┏━━

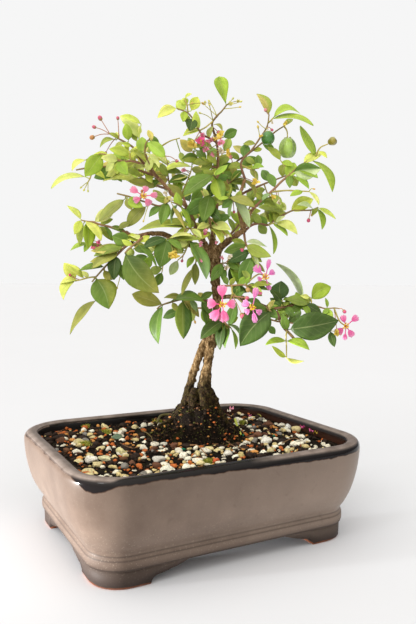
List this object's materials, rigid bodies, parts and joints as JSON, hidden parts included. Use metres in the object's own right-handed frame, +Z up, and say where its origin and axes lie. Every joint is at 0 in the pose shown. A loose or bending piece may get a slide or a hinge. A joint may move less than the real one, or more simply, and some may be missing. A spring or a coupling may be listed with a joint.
{
  "type": "barbados cherry bonsai",
  "caption": "Small flowering and fruiting Barbados cherry tree with two joined trunks, grown as a bonsai in a glazed rectangular pot on four feet.",
  "frame": {"origin": "on the ground under the middle of the bounding box of the whole, crown included", "axes": "+Z up, long side of the pot along X, front of the pot towards -Y"},
  "size_m": [0.2208, 0.1644, 0.3126],
  "materials": {
    "glaze": "satin brown-grey glaze, glossy dark band under the rim, bare clay under the feet",
    "soil": "matt, dark bonsai grit with pale pebbles and moss",
    "screen": "matt black mesh",
    "bark": "rough brown bark with tan ridges",
    "leaves": "satin green leaves on brown-green twigs, lime at the tips",
    "leaves_inner": "satin dark green leaves on brown-green twigs",
    "petals": "soft pink",
    "stamens": "yellow",
    "fruit_dark": "glossy dark green skin",
    "fruit_green": "glossy light green skin",
    "fruit_spent": "dull yellow-brown"
  },
  "bodies": {
    "root": {"bloom_front_petals": "petals", "bloom_front_stamens": "stamens", "bloom_left_petals": "petals", "bloom_left_stamens": "stamens", "bloom_right_petals": "petals", "bloom_right_stamens": "stamens", "bloom_second_petals": "petals", "bloom_second_stamens": "stamens", "bloom_upper_petals": "petals", "bloom_upper_stamens": "stamens", "drain_screen_left": "screen", "drain_screen_right": "screen", "fruit_dark": "fruit_dark", "fruit_green": "fruit_green", "fruit_spent": "fruit_spent", "fruit_young": "fruit_green", "pot": "glaze", "soil": "soil", "spray_back_bough": "leaves_inner", "spray_back_heart": "leaves_inner", "spray_back_high_left": "leaves_inner", "spray_back_left": "leaves_inner", "spray_back_low_left": "leaves_inner", "spray_back_low_right": "leaves_inner", "spray_back_right": "leaves_inner", "spray_back_top": "leaves_inner", "spray_centre_hanging": "leaves", "spray_heart_low": "leaves", "spray_heart_right": "leaves", "spray_heart_top": "leaves", "spray_heart_upper": "leaves", "spray_high_left": "leaves", "spray_left_arm": "leaves", "spray_left_crest": "leaves", "spray_left_end": "leaves", "spray_left_fall": "leaves", "spray_left_fork": "leaves", "spray_left_hanging": "leaves", "spray_left_inner": "leaves", "spray_left_low": "leaves", "spray_left_middle": "leaves", "spray_left_second": "leaves", "spray_left_shelf": "leaves", "spray_low_centre": "leaves", "spray_low_left": "leaves", "spray_of_bloom": "leaves", "spray_right_arm": "leaves", "spray_right_bough": "leaves", "spray_right_crest": "leaves", "spray_right_crown": "leaves", "spray_right_front": "leaves", "spray_right_hanging": "leaves", "spray_right_low": "leaves", "spray_right_shoulder": "leaves", "spray_top": "leaves", "spray_top_inner": "leaves", "spray_top_left": "leaves", "spray_trunk_side": "leaves", "trunk": "bark"}
  },
  "joints": []
}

┗━━

• To do: Extract each line of the listing above, copying it word for word.

• The solution:
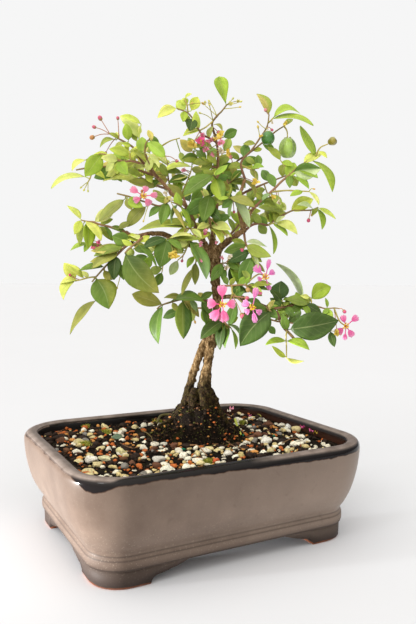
List this object's materials, rigid bodies, parts and joints as JSON, hidden parts included. Use metres in the object's own right-handed frame, +Z up, and say where its origin and axes lie. Every joint is at 0 in the pose shown. A loose or bending piece may get a slide or a hinge. A joint may move less than the real one, or more simply, and some may be missing. A spring or a coupling may be listed with a joint.
{
  "type": "barbados cherry bonsai",
  "caption": "Small flowering and fruiting Barbados cherry tree with two joined trunks, grown as a bonsai in a glazed rectangular pot on four feet.",
  "frame": {"origin": "on the ground under the middle of the bounding box of the whole, crown included", "axes": "+Z up, long side of the pot along X, front of the pot towards -Y"},
  "size_m": [0.2208, 0.1644, 0.3126],
  "materials": {
    "glaze": "satin brown-grey glaze, glossy dark band under the rim, bare clay under the feet",
    "soil": "matt, dark bonsai grit with pale pebbles and moss",
    "screen": "matt black mesh",
    "bark": "rough brown bark with tan ridges",
    "leaves": "satin green leaves on brown-green twigs, lime at the tips",
    "leaves_inner": "satin dark green leaves on brown-green twigs",
    "petals": "soft pink",
    "stamens": "yellow",
    "fruit_dark": "glossy dark green skin",
    "fruit_green": "glossy light green skin",
    "fruit_spent": "dull yellow-brown"
  },
  "bodies": {
    "root": {"bloom_front_petals": "petals", "bloom_front_stamens": "stamens", "bloom_left_petals": "petals", "bloom_left_stamens": "stamens", "bloom_right_petals": "petals", "bloom_right_stamens": "stamens", "bloom_second_petals": "petals", "bloom_second_stamens": "stamens", "bloom_upper_petals": "petals", "bloom_upper_stamens": "stamens", "drain_screen_left": "screen", "drain_screen_right": "screen", "fruit_dark": "fruit_dark", "fruit_green": "fruit_green", "fruit_spent": "fruit_spent", "fruit_young": "fruit_green", "pot": "glaze", "soil": "soil", "spray_back_bough": "leaves_inner", "spray_back_heart": "leaves_inner", "spray_back_high_left": "leaves_inner", "spray_back_left": "leaves_inner", "spray_back_low_left": "leaves_inner", "spray_back_low_right": "leaves_inner", "spray_back_right": "leaves_inner", "spray_back_top": "leaves_inner", "spray_centre_hanging": "leaves", "spray_heart_low": "leaves", "spray_heart_right": "leaves", "spray_heart_top": "leaves", "spray_heart_upper": "leaves", "spray_high_left": "leaves", "spray_left_arm": "leaves", "spray_left_crest": "leaves", "spray_left_end": "leaves", "spray_left_fall": "leaves", "spray_left_fork": "leaves", "spray_left_hanging": "leaves", "spray_left_inner": "leaves", "spray_left_low": "leaves", "spray_left_middle": "leaves", "spray_left_second": "leaves", "spray_left_shelf": "leaves", "spray_low_centre": "leaves", "spray_low_left": "leaves", "spray_of_bloom": "leaves", "spray_right_arm": "leaves", "spray_right_bough": "leaves", "spray_right_crest": "leaves", "spray_right_crown": "leaves", "spray_right_front": "leaves", "spray_right_hanging": "leaves", "spray_right_low": "leaves", "spray_right_shoulder": "leaves", "spray_top": "leaves", "spray_top_inner": "leaves", "spray_top_left": "leaves", "spray_trunk_side": "leaves", "trunk": "bark"}
  },
  "joints": []
}